**PROVIDED ENTRIES**
■ ■ ■ ■ ■ ■ ■
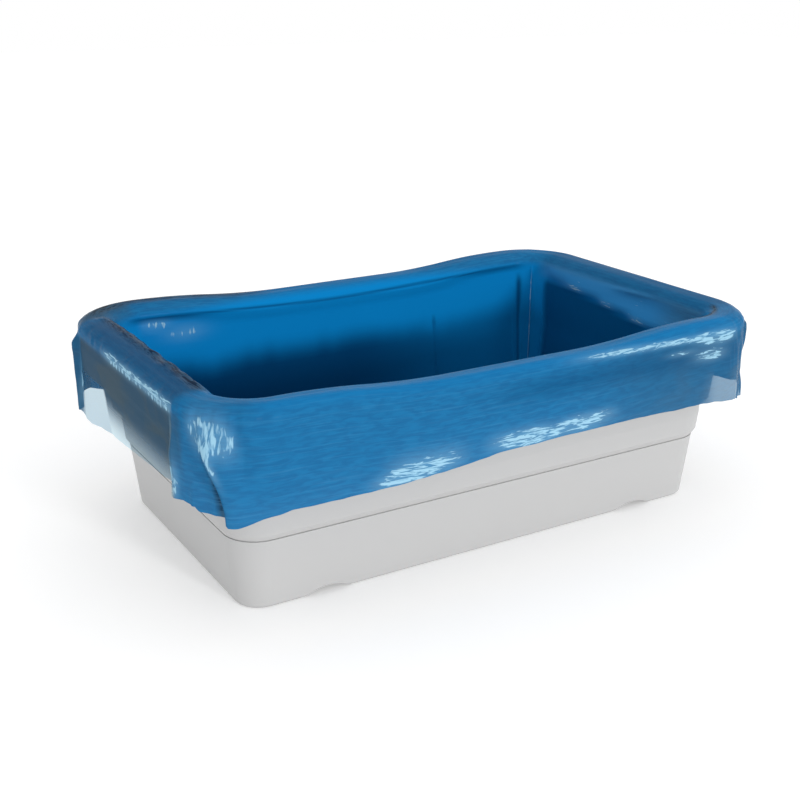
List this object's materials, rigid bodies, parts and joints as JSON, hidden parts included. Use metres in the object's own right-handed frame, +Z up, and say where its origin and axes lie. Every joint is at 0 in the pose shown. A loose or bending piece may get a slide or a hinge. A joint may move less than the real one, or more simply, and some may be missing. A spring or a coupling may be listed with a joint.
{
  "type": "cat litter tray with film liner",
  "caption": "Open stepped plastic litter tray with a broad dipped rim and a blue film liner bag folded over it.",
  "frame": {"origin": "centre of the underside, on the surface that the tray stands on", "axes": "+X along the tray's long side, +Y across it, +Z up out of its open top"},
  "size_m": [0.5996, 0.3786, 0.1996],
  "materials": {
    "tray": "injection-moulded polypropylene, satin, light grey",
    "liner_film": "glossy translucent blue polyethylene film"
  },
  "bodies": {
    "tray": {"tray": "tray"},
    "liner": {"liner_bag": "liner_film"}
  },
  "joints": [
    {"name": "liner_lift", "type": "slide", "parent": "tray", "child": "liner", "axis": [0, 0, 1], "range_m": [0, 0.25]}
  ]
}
■ ■ ■ ■ ■ ■ ■
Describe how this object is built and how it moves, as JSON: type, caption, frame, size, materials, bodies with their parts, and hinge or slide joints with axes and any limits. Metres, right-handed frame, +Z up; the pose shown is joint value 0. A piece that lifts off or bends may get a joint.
■ ■ ■ ■ ■ ■ ■
**REQUIREMENT**
Return every line of the preceding records in which the word "handed" appears.

**SOLUTION TO THIS EXERCISE**
List this object's materials, rigid bodies, parts and joints as JSON, hidden parts included. Use metres in the object's own right-handed frame, +Z up, and say where its origin and axes lie. Every joint is at 0 in the pose shown. A loose or bending piece may get a slide or a hinge. A joint may move less than the real one, or more simply, and some may be missing. A spring or a coupling may be listed with a joint.
Describe how this object is built and how it moves, as JSON: type, caption, frame, size, materials, bodies with their parts, and hinge or slide joints with axes and any limits. Metres, right-handed frame, +Z up; the pose shown is joint value 0. A piece that lifts off or bends may get a joint.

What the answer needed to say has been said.